Quantitative tightening (QT) is the reverse process of QE, whereby the Federal Reserve stops buying bonds from financial institutions and does not reinvest the principal from the bonds it holds maturing, to purchase new bonds. It is usually positive for the value of the US Dollar.
Canadian Dollar FAQs
The key factors driving the Canadian Dollar (CAD) are the level of interest rates set by the Bank of Canada (BoC), the price of Oil, Canada’s largest export, the health of its economy, inflation and the Trade Balance, which is the difference between the value of Canada’s exports versus its imports. Other factors include market sentiment – whether investors are taking on more risky assets (risk-on) or seeking safe-havens (risk-off) – with risk-on being CAD-positive. As its largest trading partner, the health of the US economy is also a key factor influencing the Canadian Dollar.
The Bank of Canada (BoC) has a significant influence on the Canadian Dollar by setting the level of interest rates that banks can lend to one another. This influences the level of interest rates for everyone. The main goal of the BoC is to maintain inflation at 1-3% by adjusting interest rates up or down. Relatively higher interest rates tend to be positive for the CAD. The Bank of Canada can also use quantitative easing and tightening to influence credit conditions, with the former CAD-negative and the latter CAD-positive.

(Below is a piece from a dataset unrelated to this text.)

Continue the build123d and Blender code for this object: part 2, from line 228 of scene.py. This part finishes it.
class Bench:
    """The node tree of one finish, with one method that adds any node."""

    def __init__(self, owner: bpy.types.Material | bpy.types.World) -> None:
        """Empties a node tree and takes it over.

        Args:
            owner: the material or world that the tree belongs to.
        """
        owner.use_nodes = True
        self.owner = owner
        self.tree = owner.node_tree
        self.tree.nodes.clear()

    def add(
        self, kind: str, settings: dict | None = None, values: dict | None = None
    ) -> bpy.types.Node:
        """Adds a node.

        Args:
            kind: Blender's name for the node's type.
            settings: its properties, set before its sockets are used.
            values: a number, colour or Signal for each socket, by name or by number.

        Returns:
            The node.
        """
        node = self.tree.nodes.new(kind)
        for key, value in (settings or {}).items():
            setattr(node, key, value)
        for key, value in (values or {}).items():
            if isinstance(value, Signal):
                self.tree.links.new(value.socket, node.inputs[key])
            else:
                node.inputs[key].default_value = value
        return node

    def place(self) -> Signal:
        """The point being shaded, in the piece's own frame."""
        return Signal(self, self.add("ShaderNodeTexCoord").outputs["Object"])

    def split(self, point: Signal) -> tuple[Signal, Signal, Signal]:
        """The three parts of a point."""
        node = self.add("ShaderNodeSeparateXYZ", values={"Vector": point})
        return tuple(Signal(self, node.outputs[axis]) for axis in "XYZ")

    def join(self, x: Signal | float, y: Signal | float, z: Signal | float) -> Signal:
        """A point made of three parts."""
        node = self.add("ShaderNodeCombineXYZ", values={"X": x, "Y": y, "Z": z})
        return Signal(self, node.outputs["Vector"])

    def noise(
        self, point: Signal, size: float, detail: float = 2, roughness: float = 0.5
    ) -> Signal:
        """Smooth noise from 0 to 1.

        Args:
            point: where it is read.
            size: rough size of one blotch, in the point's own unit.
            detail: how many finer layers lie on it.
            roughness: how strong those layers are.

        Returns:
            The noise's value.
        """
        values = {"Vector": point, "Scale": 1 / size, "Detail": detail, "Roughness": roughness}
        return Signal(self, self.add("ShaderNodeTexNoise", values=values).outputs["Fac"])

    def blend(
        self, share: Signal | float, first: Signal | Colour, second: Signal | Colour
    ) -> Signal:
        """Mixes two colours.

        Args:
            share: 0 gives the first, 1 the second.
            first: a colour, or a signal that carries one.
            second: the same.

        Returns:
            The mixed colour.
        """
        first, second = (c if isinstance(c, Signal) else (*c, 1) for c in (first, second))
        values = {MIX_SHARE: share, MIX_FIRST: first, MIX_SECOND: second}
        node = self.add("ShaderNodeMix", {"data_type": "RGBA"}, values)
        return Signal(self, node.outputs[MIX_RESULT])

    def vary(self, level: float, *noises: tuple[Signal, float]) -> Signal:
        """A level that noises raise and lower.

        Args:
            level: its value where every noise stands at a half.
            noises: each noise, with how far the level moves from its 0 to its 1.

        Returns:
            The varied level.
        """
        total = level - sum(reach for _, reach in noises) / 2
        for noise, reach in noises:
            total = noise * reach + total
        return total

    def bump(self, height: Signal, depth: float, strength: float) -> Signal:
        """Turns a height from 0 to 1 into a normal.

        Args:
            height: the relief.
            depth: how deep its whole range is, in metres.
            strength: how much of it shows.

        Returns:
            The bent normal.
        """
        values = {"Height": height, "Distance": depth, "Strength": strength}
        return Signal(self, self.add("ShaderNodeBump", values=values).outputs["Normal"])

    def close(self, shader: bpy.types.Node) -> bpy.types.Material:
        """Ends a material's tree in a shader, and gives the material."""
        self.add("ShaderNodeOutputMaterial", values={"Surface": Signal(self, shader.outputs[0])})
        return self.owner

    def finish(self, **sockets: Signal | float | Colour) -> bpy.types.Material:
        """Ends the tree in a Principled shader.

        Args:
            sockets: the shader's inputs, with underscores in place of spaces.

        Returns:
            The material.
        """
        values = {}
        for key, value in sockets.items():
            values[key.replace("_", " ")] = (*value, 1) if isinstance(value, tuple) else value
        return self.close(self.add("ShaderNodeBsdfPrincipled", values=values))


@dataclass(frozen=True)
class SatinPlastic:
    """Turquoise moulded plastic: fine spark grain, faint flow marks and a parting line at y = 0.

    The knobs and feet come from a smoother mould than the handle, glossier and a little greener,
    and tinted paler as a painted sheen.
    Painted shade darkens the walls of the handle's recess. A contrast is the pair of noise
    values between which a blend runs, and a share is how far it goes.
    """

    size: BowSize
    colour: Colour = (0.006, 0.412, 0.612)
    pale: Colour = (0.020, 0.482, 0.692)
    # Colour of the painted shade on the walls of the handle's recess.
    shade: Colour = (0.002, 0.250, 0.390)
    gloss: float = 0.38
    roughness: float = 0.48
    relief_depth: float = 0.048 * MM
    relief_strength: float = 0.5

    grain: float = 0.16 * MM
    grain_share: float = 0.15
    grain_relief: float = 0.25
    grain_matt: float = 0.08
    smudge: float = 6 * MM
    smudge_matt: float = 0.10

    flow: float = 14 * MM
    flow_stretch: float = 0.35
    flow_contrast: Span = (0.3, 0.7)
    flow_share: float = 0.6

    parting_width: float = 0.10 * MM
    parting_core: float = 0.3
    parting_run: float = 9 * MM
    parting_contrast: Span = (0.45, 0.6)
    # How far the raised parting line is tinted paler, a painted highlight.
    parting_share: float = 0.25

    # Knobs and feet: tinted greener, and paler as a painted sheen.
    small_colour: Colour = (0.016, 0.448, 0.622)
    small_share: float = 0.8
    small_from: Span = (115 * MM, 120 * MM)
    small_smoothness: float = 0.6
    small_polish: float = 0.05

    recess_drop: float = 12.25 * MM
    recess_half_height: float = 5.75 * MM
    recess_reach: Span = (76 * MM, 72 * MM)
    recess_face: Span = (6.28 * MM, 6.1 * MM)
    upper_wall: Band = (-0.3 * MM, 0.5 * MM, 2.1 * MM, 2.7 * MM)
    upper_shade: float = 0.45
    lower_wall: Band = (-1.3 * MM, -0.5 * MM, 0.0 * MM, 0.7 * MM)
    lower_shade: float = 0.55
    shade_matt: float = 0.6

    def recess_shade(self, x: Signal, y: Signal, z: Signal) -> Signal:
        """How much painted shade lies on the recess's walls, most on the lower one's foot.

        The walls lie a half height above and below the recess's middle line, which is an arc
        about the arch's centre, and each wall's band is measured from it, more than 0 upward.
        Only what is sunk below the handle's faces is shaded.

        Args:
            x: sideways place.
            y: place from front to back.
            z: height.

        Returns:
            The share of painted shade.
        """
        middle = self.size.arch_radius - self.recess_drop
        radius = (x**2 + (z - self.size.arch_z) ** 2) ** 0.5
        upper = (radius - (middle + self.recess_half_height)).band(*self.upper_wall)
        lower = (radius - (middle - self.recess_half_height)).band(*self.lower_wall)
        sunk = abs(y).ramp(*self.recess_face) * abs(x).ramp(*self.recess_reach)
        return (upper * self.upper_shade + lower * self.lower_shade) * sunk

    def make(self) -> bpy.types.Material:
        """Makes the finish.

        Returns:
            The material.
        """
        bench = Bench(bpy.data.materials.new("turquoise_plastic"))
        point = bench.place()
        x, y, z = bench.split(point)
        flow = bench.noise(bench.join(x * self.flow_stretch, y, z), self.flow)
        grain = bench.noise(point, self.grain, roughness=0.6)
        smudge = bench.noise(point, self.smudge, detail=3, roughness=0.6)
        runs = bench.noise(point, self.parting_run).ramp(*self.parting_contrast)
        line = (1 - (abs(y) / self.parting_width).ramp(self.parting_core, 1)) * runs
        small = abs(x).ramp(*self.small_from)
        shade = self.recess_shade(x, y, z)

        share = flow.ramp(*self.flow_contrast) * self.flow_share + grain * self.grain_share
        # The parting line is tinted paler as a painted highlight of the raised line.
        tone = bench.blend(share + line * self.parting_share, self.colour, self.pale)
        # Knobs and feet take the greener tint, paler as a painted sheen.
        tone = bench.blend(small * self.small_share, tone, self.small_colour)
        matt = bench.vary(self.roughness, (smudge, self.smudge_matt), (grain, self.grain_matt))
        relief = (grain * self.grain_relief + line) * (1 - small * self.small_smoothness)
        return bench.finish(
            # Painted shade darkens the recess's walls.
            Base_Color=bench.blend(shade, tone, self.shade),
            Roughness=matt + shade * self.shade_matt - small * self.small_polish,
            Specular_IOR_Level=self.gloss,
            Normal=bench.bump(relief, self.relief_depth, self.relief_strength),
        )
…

The price of Oil is a key factor impacting the value of the Canadian Dollar. Petroleum is Canada’s biggest export, so Oil price tends to have an immediate impact on the CAD value. Generally, if Oil price rises CAD also goes up, as aggregate demand for the currency increases. The opposite is the case if the price of Oil falls. Higher Oil prices also tend to result in a greater likelihood of a positive Trade Balance, which is also supportive of the CAD.

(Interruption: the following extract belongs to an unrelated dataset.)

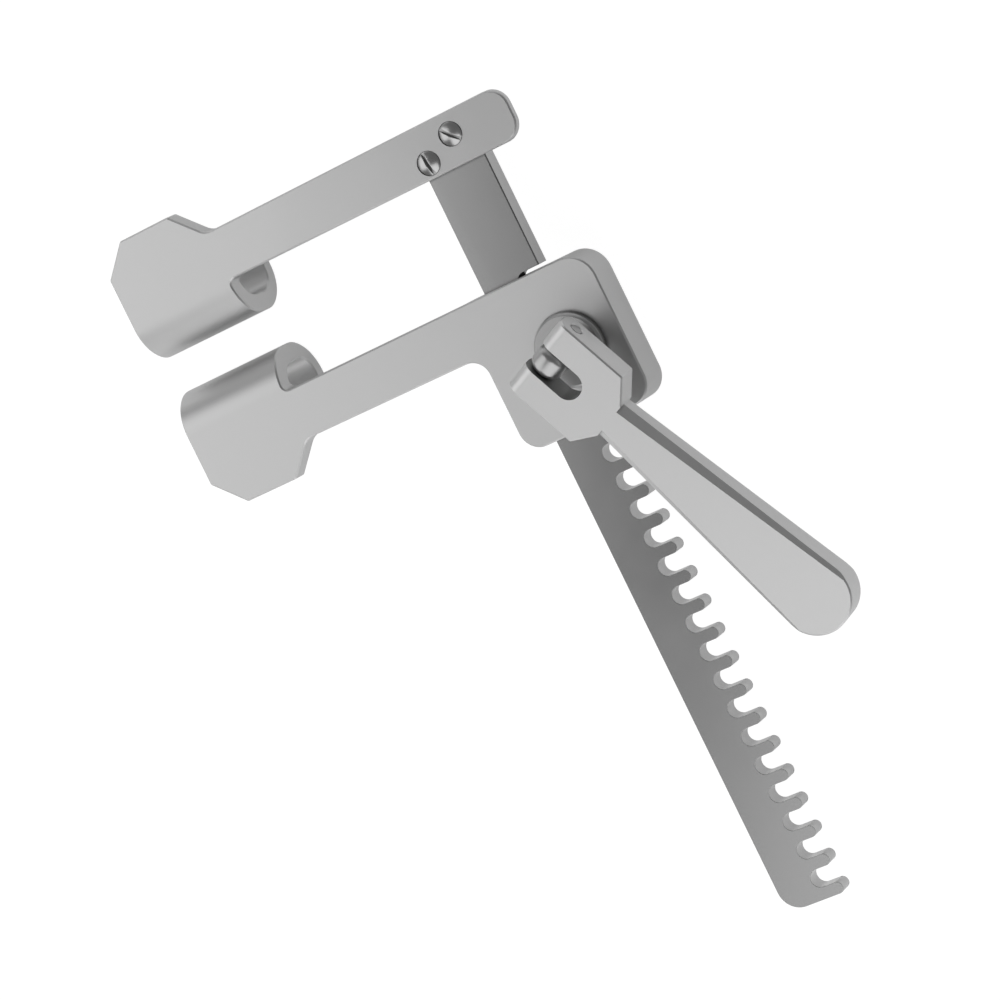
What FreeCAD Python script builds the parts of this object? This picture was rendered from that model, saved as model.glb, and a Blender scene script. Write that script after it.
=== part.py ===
import FreeCAD, Part
import math
import os

from FreeCAD import Matrix, Placement, Vector

# Self retaining retractor: a toothed rack bar carries a fixed arm at its top, and a housing with
# a second arm that a folding crank walks along the teeth.
# Millimetres. X runs from the blades towards the rack, Y along the rack towards the fixed arm and
# Z out of the front face. The pieces are drawn from the back face of the rack, under the fixed arm,
# and build() then moves them to an origin on the back face of the housing, beside the crank.

# Rack bar
rack_width = 10.9
rack_thickness = 3.0
rack_head = 3.2                 # how far the bar reaches past the fixed arm's centre line
tooth_pitch = 5.0
tooth_width = 2.0
tooth_depth = 4.63
tooth_count = 22
plain_length = 23.5             # from the fixed arm's centre line to the first gap
rack_corner_radius = 3.6
rack_edge_break = 0.2           # along the plain right edge

# Arms and blades
arm_half_width = 4.2            # at the blade
arm_root_half_width = 4.35      # at the rack and the housing
arm_front = 6.3                 # height of the blades' front face above the back of the rack
arm_edge_break = 0.25
fixed_arm_end = 13.5            # right end of the fixed arm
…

While inflation had always traditionally been thought of as a negative factor for a currency since it lowers the value of money, the opposite has actually been the case in modern times with the relaxation of cross-border capital controls. Higher inflation tends to lead central banks to put up interest rates which attracts more capital inflows from global investors seeking a lucrative place to keep their money. This increases demand for the local currency, which in Canada’s case is the Canadian Dollar.
Macroeconomic data releases gauge the health of the economy and can have an impact on the Canadian Dollar. Indicators such as GDP, Manufacturing and Services PMIs, employment, and consumer sentiment surveys can all influence the direction of the CAD. A strong economy is good for the Canadian Dollar. Not only does it attract more foreign investment but it may encourage the Bank of Canada to put up interest rates, leading to a stronger currency. If economic data is weak, however, the CAD is likely to fall.